Lead Time Optimisation | Source: Courtesy

Social Impact

Millennial demands for sustainability, transparency and zero waste are driving purchase decisions and loyalty. Speed is the key to de-risk high costs of uncertainty, and to unlock capital to invest in sustainability and worker lives. In an industry that is the most globalised, least efficient and yet largest employer of women worldwide, social and economic potential for women and supplier communities is dramatic. Women also account for 85 percent of fashion purchases, so the new narrative is more than CSR; it is the new basis for brand difference and meaning.
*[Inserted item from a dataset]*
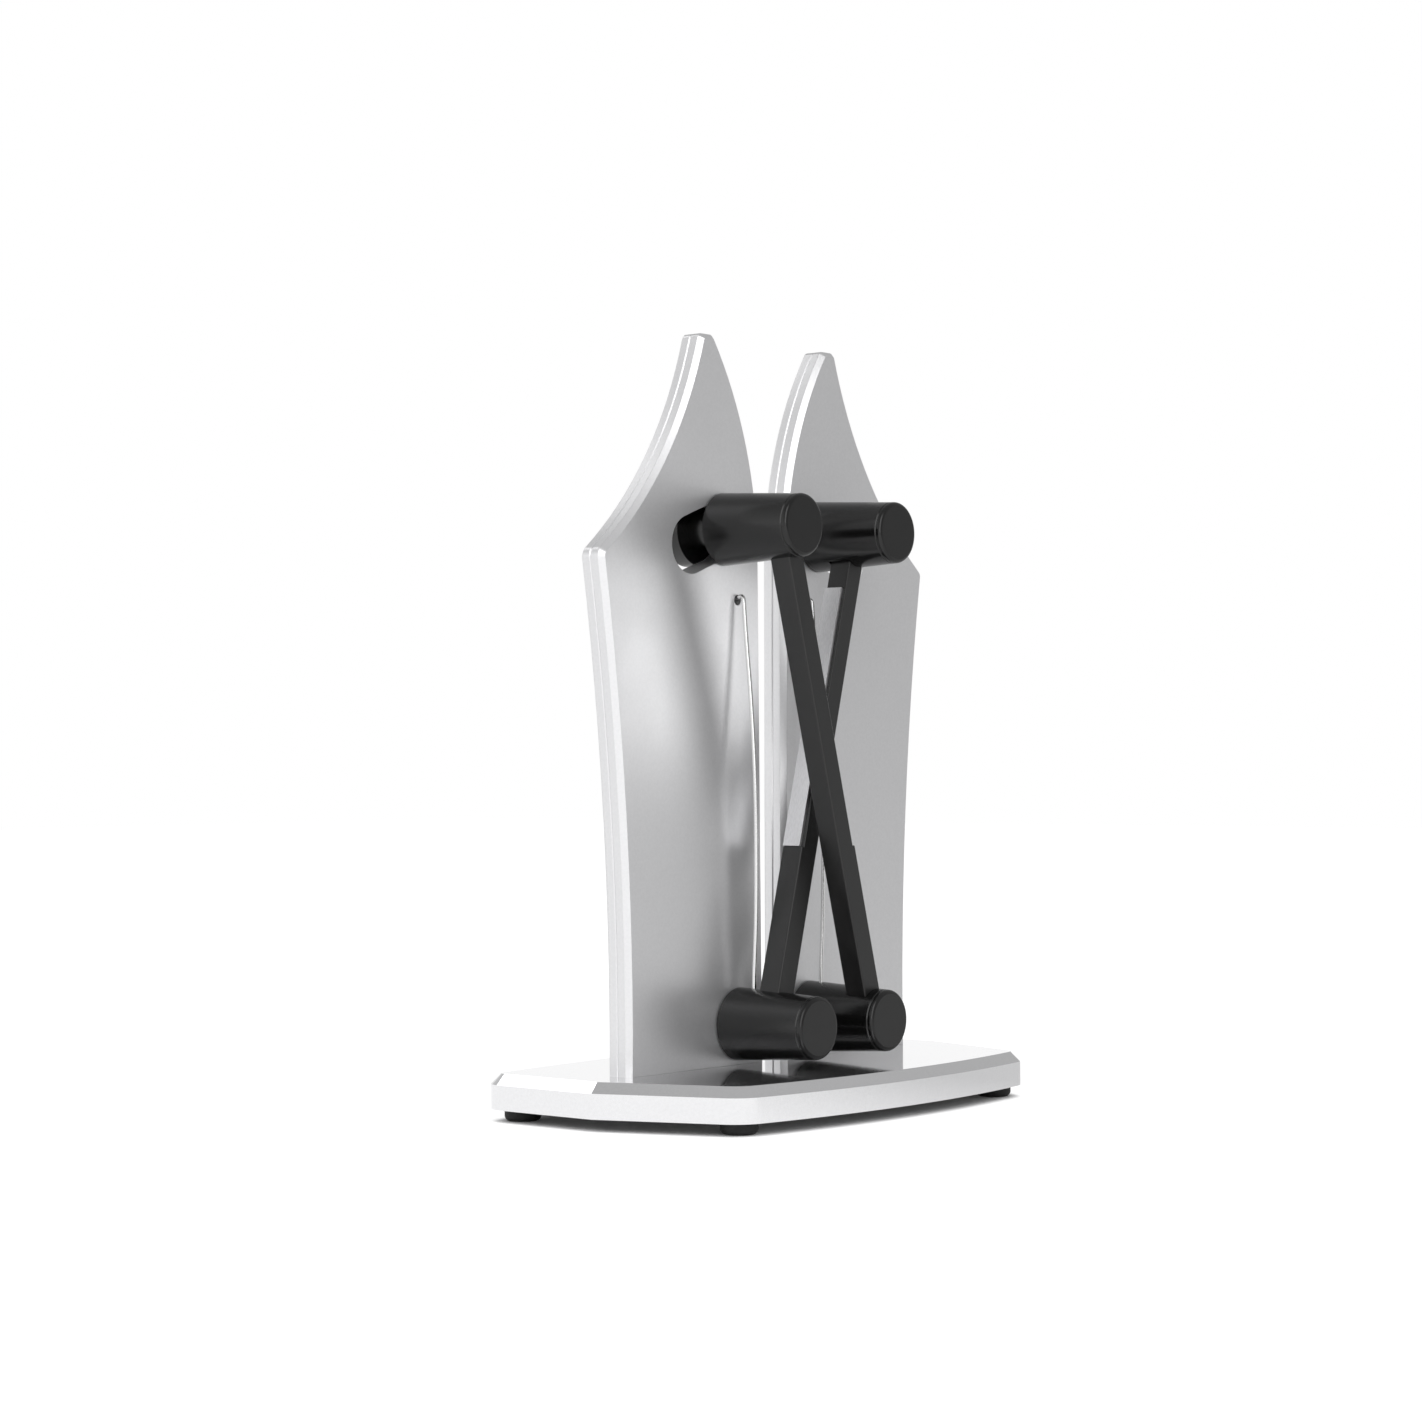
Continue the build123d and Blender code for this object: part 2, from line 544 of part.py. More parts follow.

Cowen’s report states that retail’s financial status quo is unsustainable, and that the sector is desperate for a fresh strategic, investor and social narrative. Endless surveys of disruption are highly qualitative, yet quantifiable metrics to recognise meaningful value are missing. When so few retailers dominate industry profitability, and Amazon alone takes 50% of e-commerce growth, opportunity created by speed is unparalleled.
Fashion will right itself by recognising that digitalisation or experience or curation or personalisation are lagging the consumer’s own pace of change. What is underway is a magnitude of social change not limited to fashion alone. This generation demands that product value and values are inseparable. A Change Generation seeks to share technology and its benefits widely as a common good. The Millennial is both consumer and employee out to change the business of business. Together, they are a social movement.
Fashion must be the same.

John Thorbeck is the chairman of supply chain analytics firm Chainge Capital LLC.

The views expressed in Op-Ed pieces are those of the author and do not necessarily reflect the views of The Business of Fashion.